In his deposition testimony, read at trial, defendant said that he did not have a conversation with the police. Defendant also denied, in a request for admission, that he was aware, before law enforcement arrived at the market, that Kuenzi was going to have plaintiff arrested. That denial was read to the jury.

There is a factual dispute as to whether plaintiff tampered with the security video, and somehow deleted the portions that showed his theft. For purposes of this appeal, viewing the evidence in the light most favorable to plaintiff, we presume that plaintiff simply viewed the video and that it did not show any evidence of theft by plaintiff.

The court later clarified, “And let me say for the record that my summary is not the entirety of what I’m relying on. I’m also relying on [defendant’s counsel’s] arguments previously, just so we’re not looking just at my * * * perhaps cursory statements.” That included defendant’s argument that plaintiff had failed to offer any evidence that Kuenzi was defendant’s agent for purposes of vicarious liability.

Defendant appears to concede that the evidence, viewed in the light most favorable to plaintiff, is sufficient for a juror to find that defendant was aware of plaintiff’s confinement and that plaintiff’s confinement was unlawful. That concession is well taken.

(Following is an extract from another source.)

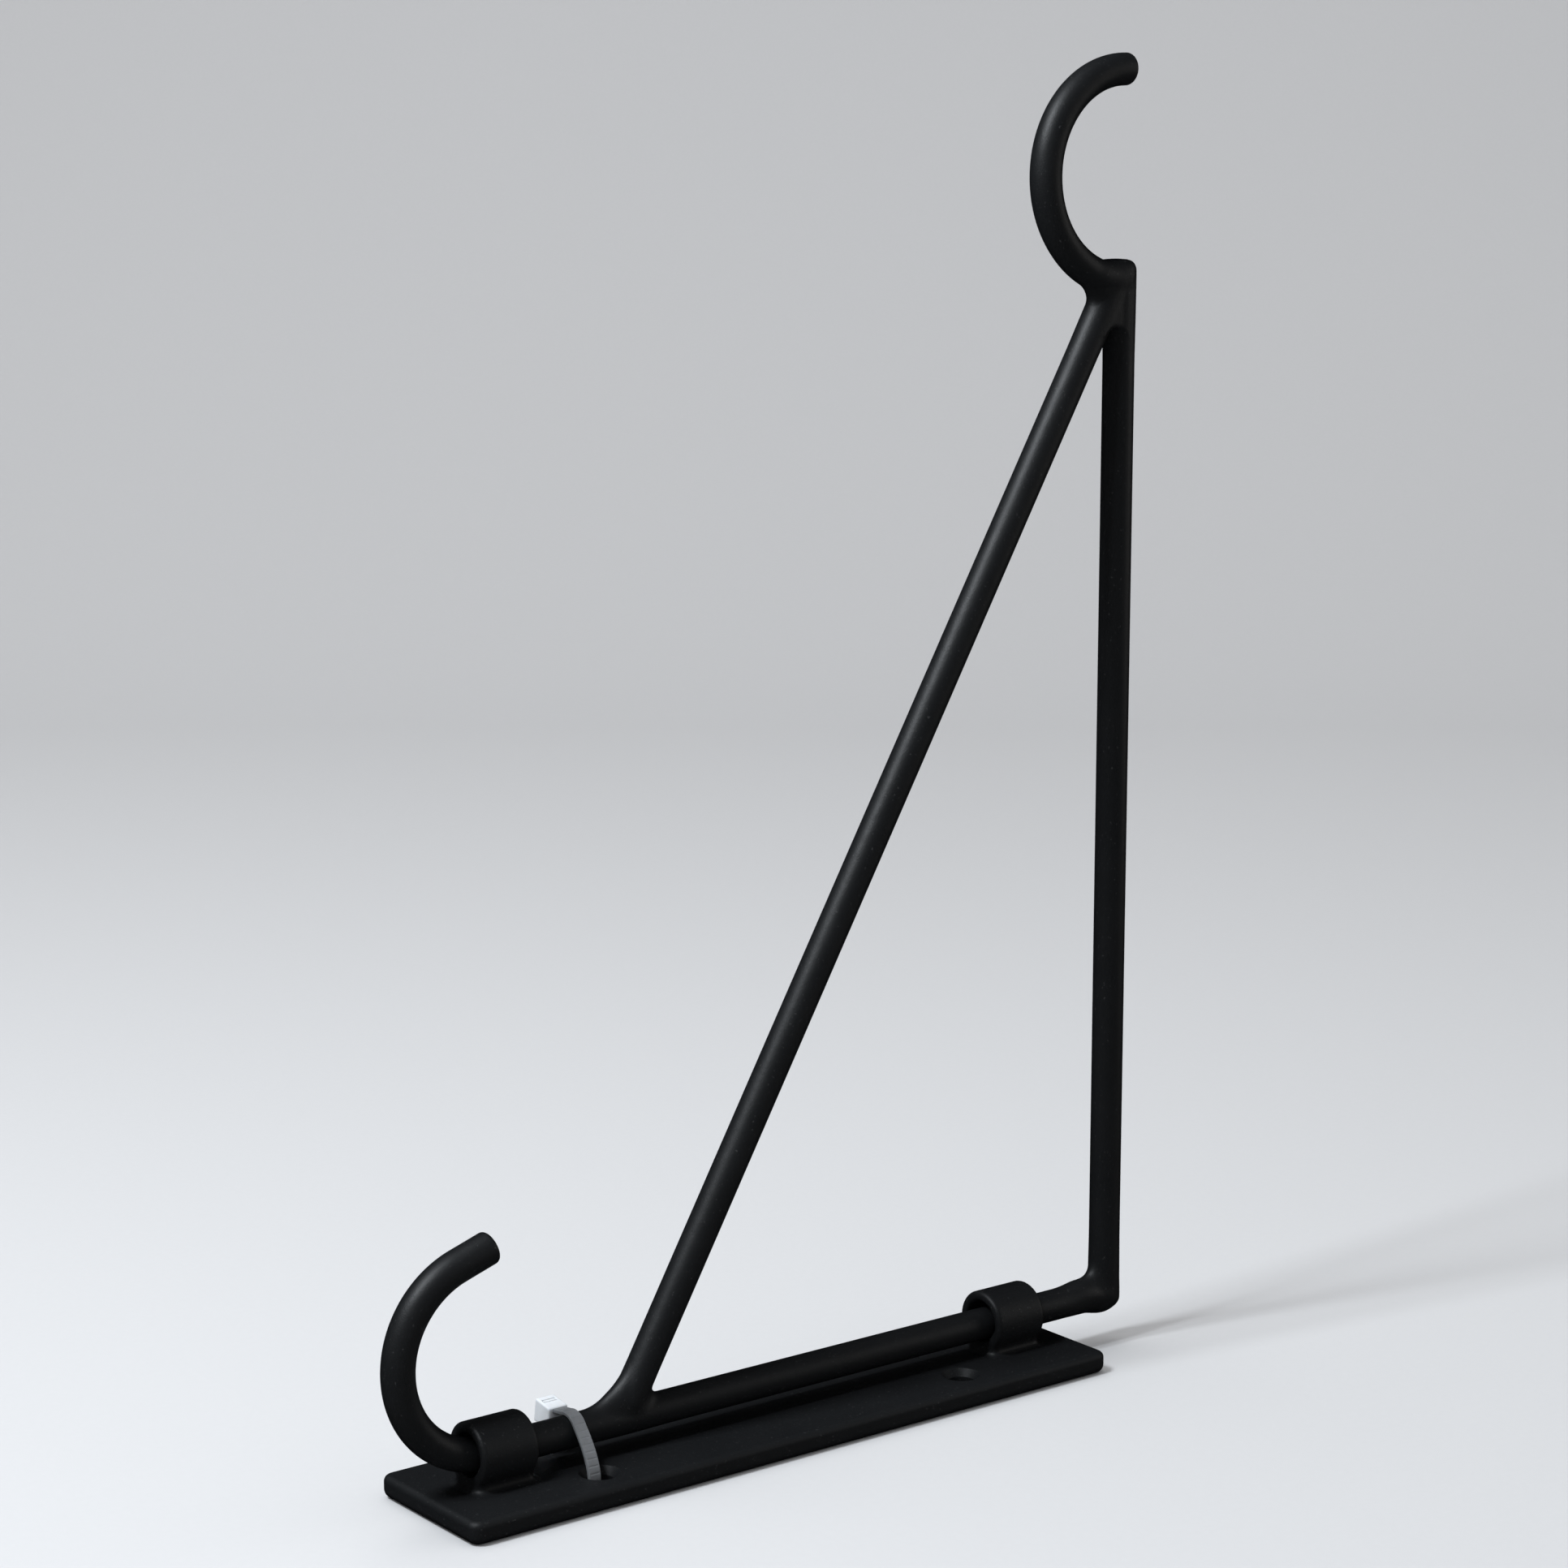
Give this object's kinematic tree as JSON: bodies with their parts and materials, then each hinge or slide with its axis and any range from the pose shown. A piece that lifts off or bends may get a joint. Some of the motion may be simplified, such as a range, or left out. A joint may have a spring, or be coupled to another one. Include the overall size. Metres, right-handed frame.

Defendant, citing Hiber, 154 Or App 408, argues that his filing of the motion and affidavit for appointment of a receiver were “protected by the qualified privilege which attaches to an attorney’s action in furtherance of a judicial proceeding.” Suffice it to say that the privilege described in Hiber does not extend to acts done in bad faith or with malice. See id. at 415 (“[T]he attorney’s privilege is not absolute, but rather is limited to actions taken in good faith and that otherwise do not involve maliciousness or deliberate misadministration of justice.”).